Читаем Стоило ли родиться, или Не лезь на сосну с голой задницей полностью

Как-то, когда в квартире почти никого не было, Зебр, как это часто бывало, громко и регулярно, через равные промежутки времени стал кричать от скуки или тоски: «Ар-няу! Ар-няу! Ар-няу!» Он мог так кричать целые дни. Вдруг мама вышла из комнаты, прошла по коридору, открыла дверь комнаты дяди Ю и закричала срывающимся голосом, топая ногой: «Замолчи! Замолчи!» Я вышла в коридор и сказала с упреком: «Мама, ну зачем ты так на него!» «Кот не виноват ни в чем, зачем на него кричать», — думала я. Мама ничего не ответила и ушла в комнату.
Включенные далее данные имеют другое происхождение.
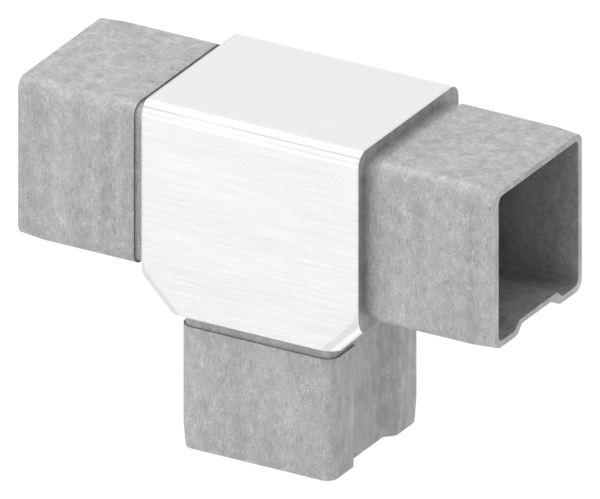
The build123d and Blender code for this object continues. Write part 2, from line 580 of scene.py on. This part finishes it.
        casting = bpy.data.objects.new("tee_casting", body.mesh("tee_casting"))
        context.scene.collection.objects.link(casting)
        ground = ground_stainless(finish)
        cast = cast_skin(finish)
        dress = casting.modifiers.new("spigots and skin", "NODES")
        dress.node_group = casting_tree()
        values = {
            "Spigot": spigot_source, "Crossing height": end, "Weld distance": WELD_DISTANCE,
            "Skin relief": sizes.skin_relief, "Skin grain": sizes.skin_grain,
            "Seed": sizes.skin_seed, "Ground steel": ground, "Cast skin": cast,
        }
        for socket in dress.node_group.interface.items_tree:
            if socket.name in values:
                dress[socket.identifier] = values[socket.name]
        context.view_layer.update()
        evaluated = casting.evaluated_get(context.evaluated_depsgraph_get())
        finished = bpy.data.meshes.new_from_object(evaluated)
        casting.modifiers.remove(dress)
        casting.data = finished
        bpy.data.objects.remove(spigot_source)

        shell = bmesh.new()
        shell.from_mesh(finished)
        bmesh.ops.recalc_face_normals(shell, faces=shell.faces)
        open_edges = sum(not edge.is_manifold for edge in shell.edges)
        if shell.calc_volume(signed=True) < 0:
            bmesh.ops.reverse_faces(shell, faces=shell.faces)
        shell.to_mesh(finished)
        shell.free()
        if open_edges:
            raise RuntimeError(f"the casting has {open_edges} edges that don't join two faces")

        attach(casting, "root")
        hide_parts(NODE)
        return {"FINISHED"}


def casting_tree():
    """Sets three spigots round the crossing, welds them to the body, raises the raw skin and gives
    each face its finish."""
    tree = bpy.data.node_groups.new("Tee casting", "GeometryNodeTree")
    for name, kind in (
        ("Geometry", "NodeSocketGeometry"), ("Spigot", "NodeSocketObject"),
        ("Crossing height", "NodeSocketFloat"), ("Weld distance", "NodeSocketFloat"),
        ("Skin relief", "NodeSocketFloat"), ("Skin grain", "NodeSocketFloat"),
        ("Seed", "NodeSocketInt"), ("Ground steel", "NodeSocketMaterial"),
        ("Cast skin", "NodeSocketMaterial"),
    ):
        tree.interface.new_socket(name, in_out="INPUT", socket_type=kind)
    tree.interface.new_socket("Geometry", in_out="OUTPUT", socket_type="NodeSocketGeometry")
    given = add_node(tree, "NodeGroupInput").outputs

    # Three spigots at the crossing, each with its own turn
    place = add_node(tree, "ShaderNodeCombineXYZ", links={"Z": given["Crossing height"]})
    points = add_node(tree, "GeometryNodePoints", links={"Count": 3, "Position": place.outputs[0]})
    index = add_node(tree, "GeometryNodeInputIndex")
    turns = add_node(tree, "GeometryNodeIndexSwitch", {"data_type": "ROTATION"})
    turns.index_switch_items.new()
    tree.links.new(index.outputs[0], turns.inputs["Index"])
    for socket, turn in zip(turns.inputs[1:4], (RIGHT_TURN, LEFT_TURN, LEG_TURN)):
        socket.default_value = turn
    source = add_node(tree, "GeometryNodeObjectInfo", links={"Object": given["Spigot"]})
    spigots = add_node(tree, "GeometryNodeInstanceOnPoints", links={
        "Points": points.outputs[0], "Instance": source.outputs["Geometry"],
        "Rotation": turns.outputs[0],
    })
    together = add_node(tree, "GeometryNodeJoinGeometry")
    tree.links.new(spigots.outputs[0], together.inputs[0])
    tree.links.new(given["Geometry"], together.inputs[0])
    real = add_node(tree, "GeometryNodeRealizeInstances", links={"Geometry": together.outputs[0]})
    welded = add_node(tree, "GeometryNodeMergeByDistance", links={
        "Geometry": real.outputs[0], "Distance": given["Weld distance"],
    })

    # Raw skin: soft humps that only sink in from the sizes, so the casting stays inside its box
    position = add_node(tree, "GeometryNodeInputPosition")
    humps = add_node(tree, "ShaderNodeTexNoise", {"noise_dimensions": "4D"}, {
        "Vector": position.outputs[0], "W": given["Seed"],
        "Scale": computed(tree, "DIVIDE", 1.0, given["Skin grain"]), "Detail": 2.0,
        "Roughness": 0.5,
    })
    relief = add_node(tree, "GeometryNodeInputNamedAttribute", {"data_type": "FLOAT"},
                      {"Name": "skin_relief"})
    sunk = product(tree, product(tree, humps.outputs[0], given["Skin relief"]),
                   relief.outputs["Attribute"])
    normal = add_node(tree, "GeometryNodeInputNormal")
    offset = add_node(tree, "ShaderNodeVectorMath", {"operation": "SCALE"},
                      {"Vector": normal.outputs[0], "Scale": product(tree, sunk, -1.0)})
    skinned = add_node(tree, "GeometryNodeSetPosition",
                       links={"Geometry": welded.outputs[0], "Offset": offset.outputs[0]})
    smooth = add_node(tree, "GeometryNodeSetShadeSmooth", links={"Geometry": skinned.outputs[0]})
    ground = add_node(tree, "GeometryNodeSetMaterial",
                      links={"Geometry": smooth.outputs[0], "Material": given["Ground steel"]})
    raw = add_node(tree, "GeometryNodeInputNamedAttribute", {"data_type": "FLOAT"},
                   {"Name": "as_cast"})
    is_raw = add_node(tree, "FunctionNodeCompare", {"data_type": "FLOAT"},
                      {"A": raw.outputs["Attribute"], "B": 0.5})
    dressed = add_node(tree, "GeometryNodeSetMaterial", links={
        "Geometry": ground.outputs[0], "Selection": is_raw.outputs[0],
        "Material": given["Cast skin"],
    })
    add_node(tree, "NodeGroupOutput", links={0: dressed.outputs[0]})
    return tree


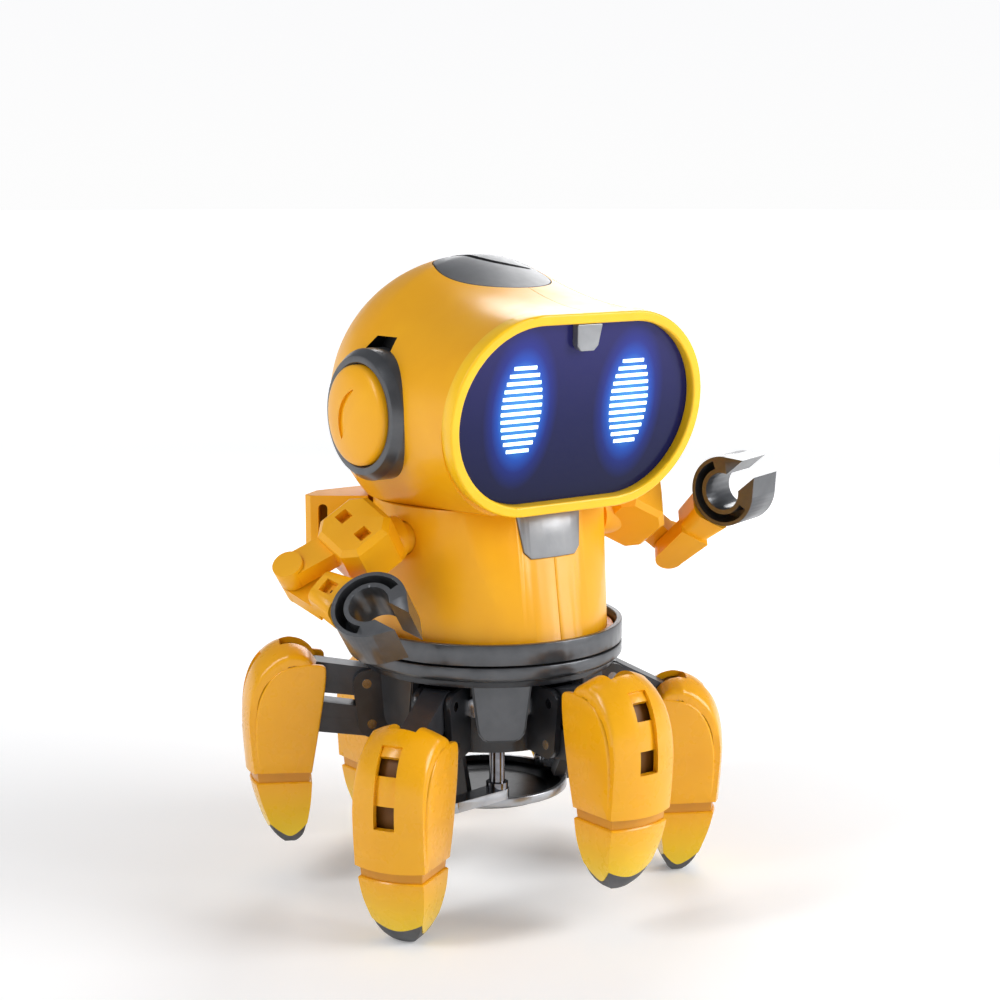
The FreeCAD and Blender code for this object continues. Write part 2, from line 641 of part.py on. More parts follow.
def build_yoke():
    """The hollow box across the back, with a wing behind each shoulder."""
    half, back = size("yoke_half_width"), size("yoke_back")
    low, top, wall = size("yoke_low"), size("yoke_top"), size("yoke_wall")
    rim = size("torso_low_radius") + 0.3

    def plan(inset):
        return [(-half + inset, back - 5, 0), (-half + inset, back - 8 + 0.4 * inset, 0),
                (-25 + inset, 17 + inset, 0), (25 - inset, 17 + inset, 0),
                (half - inset, back - 8 + 0.4 * inset, 0), (half - inset, back - 5, 0),
                (half - 7 - inset / 2, back - inset, 0), (-half + 7 + inset / 2, back - inset, 0)]

    outer = prism(plan(0.0), Vec(0, 0, top - low), Vec(0, 0, low))
    outer = outer.cut(rod(rim, (0, 0, low - 1), (0, 0, top + 1)))
    inner = prism(plan(wall), Vec(0, 0, top - low - 2 * wall), Vec(0, 0, low + wall))
    inner = inner.cut(rod(rim + wall, (0, 0, low - 1), (0, 0, top + 1)))
    yoke = outer.cut(inner)
    for side in (-1, 1):
        slot = box((-1.4, -3, low + 4.2), (1.4, 6, top - 4.2))
        for end in (low + 4.2, top - 4.2):
            slot = slot.fuse(rod(1.4, (0, -3, end), (0, 6, end)))
        spot = Vec(side * (half - 2.8), back - 10.7, 0)
        slot.Placement = Place(spot, Rot(Z_AXIS, side * 45))
        yoke = yoke.cut(slot)
    travel = size("switch_travel")
    yoke = yoke.cut(box((-4 - travel / 2, back - 5, low + 6), (4 + travel / 2, back + 5, low + 12)))
    shaped("back_yoke", yoke)

    knob = box((-3.7 - travel / 2, back - 4, low + 6.4), (3.7 - travel / 2, back + 1.2, low + 11.6))
    shaped("power_switch", round_edges(knob, 0.5, lambda edge: edge.BoundBox.YMin > back))


def build_power():
    """Four cells lying two by two in an open cradle, and the control board in front of them."""
    base = size("collar_seam") + size("seam_gap") + size("ring_floor")
    radius, pitch, play = size("cell_radius"), size("cell_pitch"), size("cell_play")
    half, wall = size("cell_length") / 2, size("tray_wall")
    lowest = base + size("tray_floor") + radius + play
    reach_x, reach_y = half + play + wall, pitch / 2 + radius + play + wall
    middle = size("tray_depth")
    tray = box((-reach_x, middle - reach_y, base), (reach_x, middle + reach_y, lowest + pitch))
    cells = []
    for row in (-0.5, 0.5):
        for z in (lowest, lowest + pitch):
            y = middle + row * pitch
            tray = tray.cut(rod(radius + play, (-half - play, y, z), (half + play, y, z)))
            cell = rod(radius, (-half, y, z), (half, y, z))
            cells.append(round_edges(cell, 0.6, lambda edge: edge.Length > 20))
    shaped("battery_tray", tray)
    group("battery_cells", cells)

    board = doc.addObject("Part::Box", "control_board")
    board.Label = "control_board"
    board.setExpression("Length", "sizes.board_width")
    board.setExpression("Width", "sizes.board_thick")
    board.setExpression("Height", "sizes.board_height")
    keep(board, Place(Vec(-size("board_width") / 2, size("board_y"), base), Rot()))


# ---- head ----------------------------------------------------------------------------------

def stadium_reach(angle, half_width, half_height):
    """Distance from the centre to a stadium's outline in a given direction."""
    sine, cosine = abs(math.sin(angle)), abs(math.cos(angle))
    straight = half_width - half_height
    if sine > 1e-9 and half_height * cosine / sine <= straight:
        return half_height / sine
    return straight * cosine + math.sqrt(half_height ** 2 - (straight * sine) ** 2)


def head_ring(fraction, inset, reach):
    """One cross-section: fraction -1 is the back of the dome, 0 its middle and 1 the face."""
    centre_y, centre_z = size("head_centre_y"), size("head_centre_z")
    wide, high = size("head_half_width") - inset, size("head_half_height") - inset
    if fraction < 0:
        turn = -fraction * math.pi / 2
        shrink, y = math.cos(turn), centre_y + (size("head_back") - inset) * math.sin(turn)
        blend, lean = 0.0, 0.0
    else:
        shrink, y = 1.0, centre_y - fraction * (centre_y - size("face_y") + reach)
        blend = math.sin(math.pi / 2 * min(fraction, 1.0)) ** 1.2
        lean = math.tan(math.radians(size("face_tilt"))) * fraction ** 2
    points = []
    for index in range(36):
        angle = 2 * math.pi * index / 36
        round_reach = 1 / math.hypot(math.cos(angle) / wide, math.sin(angle) / high)
        flat_reach = stadium_reach(angle, size("face_half_width") - inset,
                                   size("face_half_height") - inset)
        span = shrink * (round_reach + blend * (flat_reach - round_reach))
        x, z = span * math.cos(angle), span * math.sin(angle)
        points.append(Vec(x, y - z * lean, centre_z + z))
    spline = Part.BSplineCurve()
    spline.interpolate(points, True)
    return Part.Wire([spline.toShape()])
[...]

Наверно, ей еще тяжелее стало. Видимо, для нее равномерный, унылый крик кота звучал как звон похоронного колокола, а я своим непониманием усугубила ее одиночество в болезни. Не могу простить себе. Это, кажется, единственное, в чем я сознательно виновата перед ней. Почему она не упрекнула меня? Кротость, любовь или отчаяние заставили ее смирить себя или она презирала меня за то, что я ничего не понимаю? Для нее я была безнадежно ребенком, и она скрывала от меня то, что должно было разрушить мой мир. Меня гложет теперь мысль, что мама страдала и умирала, а я была так упрямо глупа.

«Она ведь все понимала», — много раз потом говорила Мария Федоровна, да и другие тоже. Но говорили и о том, что мама не сделала никаких распоряжений, ни о чем не позаботилась: «Наверно, надеялась».

Я думаю, что мама так же не любила смерть, как я. Как ее мягкость, которую я так любила, противостояла мысли о смерти? Может быть, она думала только об одном: «Буду ли я жива?», и загадывала, как когда раскладывала пасьянс. «Не может быть, чтобы это случилось теперь со мной», — ведь она не была старой.

Врачи ничего не сказали моим домашним, и они не теряли надежду. Но под Новый год мама послала Наталью Евтихиевну отнести торт хирургу Сапожкову, и, стоя у него в передней, Наталья Евтихиевна слышала, как он сказал жене: «Зачем она это делает, ведь она вся в раке». Наталья Евтихиевна рассказала это уже после смерти мамы.


Врачи неожиданно обнаружили у мамы послеродовую (!) грыжу (я слышала, как мама, удивляясь и как будто с насмешкой говорила об этом кому-то по телефону) и в середине февраля снова положили в Пироговскую клинику на операцию. Она пробыла там с 17 февраля до 3 марта, и к ней никого не пускали из-за карантина (только ли из-за него?). Меня не удивляло несоответствие того, что мама была одна в палате, как тяжелобольная, и легкой операции, которая делалась под местным наркозом. Я стала расспрашивать маму, как проходила операция, — ведь как это интересно наблюдать, не чувствуя боли, за операцией на тебе самой, но мама коротко сказала, что все не так, как мне представляется.

Мы с Марией Федоровной видели маму только издали в окне, когда ее перевели в общую палату и она стала вставать. Палата находилась на первом этаже, но близко нельзя было подойти из-за снега в палисаднике, и я плохо разглядела мамино лицо.

Наверно, мама надеялась. Она написала нам тогда: «Я поправляюсь хорошо, только еще слаба. Жду с нетерпением, когда смогу вставать и ходить, — пока слабость большая. Женя могла бы писать побольше».

Да, читая «Войну и мир», я думала: «Это про меня, я тоже не умею передать в письмах то, что, мне казалось, можно выразить «голосом, улыбкой, взглядом»». Зачем письма, если знаешь, что тебя любят и любишь сама?

Мои записки в больницу в этот раз противны своей веселостью, шутливыми фразами, смешными прозвищами, которые я давала маме. Наверно, мне хотелось передать ей свою бодрость, развеселить ее и заклясть собственные страх и отчаяние, которые я не сознавала тогда. Через много лет это у меня повторилось и я осознала, что шутовской тон был действительно выражением отчаяния. Не знаю, поняла ли это мама. Я стала писать маме по-немецки, желая доставить ей удовольствие (я считала, не без оснований, что она была недовольна моими домашними занятиями немецким языком).


Как-то у нас была большая стирка, стирала прачка Мешакина из Голицына. Мария Федоровна все время ходила в кухню и возвращалась в комнаты. Мы сидели за едой, и Мария Федоровна, придя из кухни, с какой-то несвойственной ей робостью сказала маме: «Прачка советует народное средство: съедать натощак кусочек сливочного масла». Мама вспылила и с раздражением и горечью сказала, что это ни к чему.